Keith published his commandments in 1968 as a college student trying to earn extra money. He had parlayed his high school success into a part-time job speaking to student government groups. He put his commandments in booklets sold at the conferences.

"People are illogical, unreasonable and self-centered," he wrote. "Love them anyway. People favor underdogs but follow only top dogs. Fight for a few underdogs anyway."

In a flourish of collegiate vanity, Keith also registered a copyright for his words, as he did for about 15 to 20 contemporaneous essays and poems that he calls forgettable.

After college, Keith deposited the last few copies in his parents' garage and moved on. "I was unsuspecting," he said. "Just trying to live the paradoxical commandments." After a Rhodes scholarship, he practiced law, worked in Hawaii state government, developed a high-tech office park and became president of a small Honolulu university before taking his current job as director of communications and development for the YMCA.
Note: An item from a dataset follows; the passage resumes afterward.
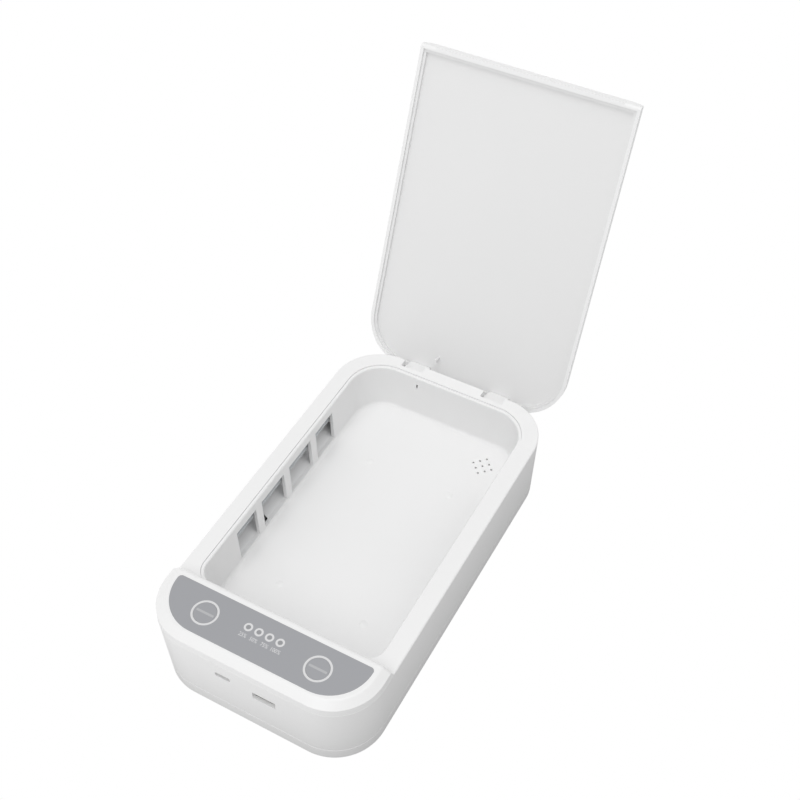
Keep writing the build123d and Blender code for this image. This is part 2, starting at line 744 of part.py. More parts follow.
def indicator_leds():
    """Four small lamps on the control board, under the light pipe."""
    leds = []
    width, depth, height = led_size
    for i in range(indicator_count):
        x = indicator_place(i)
        leds.append(block(x - width / 2, x + width / 2, indicator_y - depth / 2, indicator_y + depth / 2,
                          control_board_top, control_board_top + height))
    return Compound(children=leds)


def control_board():
    """Board under the deck with the switches and indicators."""
    half_x = control_board_half
    half_y = control_board_depth / 2
    board = block(-half_x, half_x, control_board_y - half_y, control_board_y + half_y,
                  control_board_top - board_thickness, control_board_top)
    for x, y in board_post_places:
        board -= stud(x, y, 0, top_height, screw_radius + touch_gap)
    return board


def main_board():
    """Board behind the ports, with a cut-out that the larger socket sinks into."""
    z0 = main_board_z - board_thickness / 2
    half = main_board_width / 2
    board = block(-half, half, main_board_front, main_board_front + main_board_depth,
                  z0, z0 + board_thickness)
    cut_half = usb_width / 2 + board_cutout_gap
    board -= block(usb_x - cut_half, usb_x + cut_half, main_board_front - 1,
                   port_face_y + usb_length + board_cutout_gap, 0, top_height)
    for x, y in main_post_places:
        board -= stud(x, y, 0, top_height, screw_radius + touch_gap)
    return board


def socket_shell(x, z, width, height, length):
    """Open-mouthed metal shell of a socket."""
    shell = block(x - width / 2, x + width / 2, port_face_y, port_face_y + length,
                  z - height / 2, z + height / 2)
    return shell - block(x - width / 2 + shell_sheet, x + width / 2 - shell_sheet,
                         port_face_y - 1, port_face_y + length - shell_sheet,
                         z - height / 2 + shell_sheet, z + height / 2 - shell_sheet)


def usb_a_socket():
    """Metal shell of the charging outlet, with the tabs that rest on the board."""
    shell = socket_shell(usb_x, usb_z, usb_width, usb_height, usb_length)
    tab_z = main_board_z + board_thickness / 2
    for side in (-1, 1):
        shell += block(usb_x + side * usb_width / 2, usb_x + side * (usb_width / 2 + usb_tab),
                       main_board_front + usb_tab, port_face_y + usb_length - usb_tab,
                       tab_z, tab_z + shell_sheet)
    return shell


def usb_a_tongue():
    """Insulating tongue inside the outlet."""
    half = usb_width / 2 - usb_tongue_side
    back = port_face_y + usb_length - shell_sheet
    tongue = block(usb_x - half, usb_x + half, port_face_y + usb_tongue_set, back,
                   usb_z + usb_tongue_low, usb_z + usb_tongue_high)
    inner_x = usb_width / 2 - shell_sheet
    inner_z = usb_height / 2 - shell_sheet
    root = block(usb_x - inner_x, usb_x + inner_x, back - usb_root, back, usb_z - inner_z, usb_z + inner_z)
    return tongue + root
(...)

Meanwhile, the commandments circulated from hand to hand, usually under the title "Anyway." The litany became a favorite of commencement speakers and retiring politicians like the departing mayor of Arlington, Texas, Richard Greene, who credited it to "the prime minister of a Third World country trying to help the people there make their lives better."

But the text's greatest exposure came in 1994, when Canadian author Lucinda Vardey found a version posted on a wall of Mother Teresa's orphanage in Calcutta. The words were written in someone else's hand with spotty English grammar, and they were gone a few days later, Vardey recalled last week. But Mother Teresa was a woman of few words, and Vardey needed all she could find for her book "Mother Teresa: A Simple Path," so she included the corrected text with a note about its origin. Under Mother Teresa's perceived imprimatur, the commandments' popularity soared.

Keith, after his Rotary Club experience four years ago, decided to write a book about his words. And he has formulated a new maxim for aspiring authors: "Whether you get published or not, write anyway."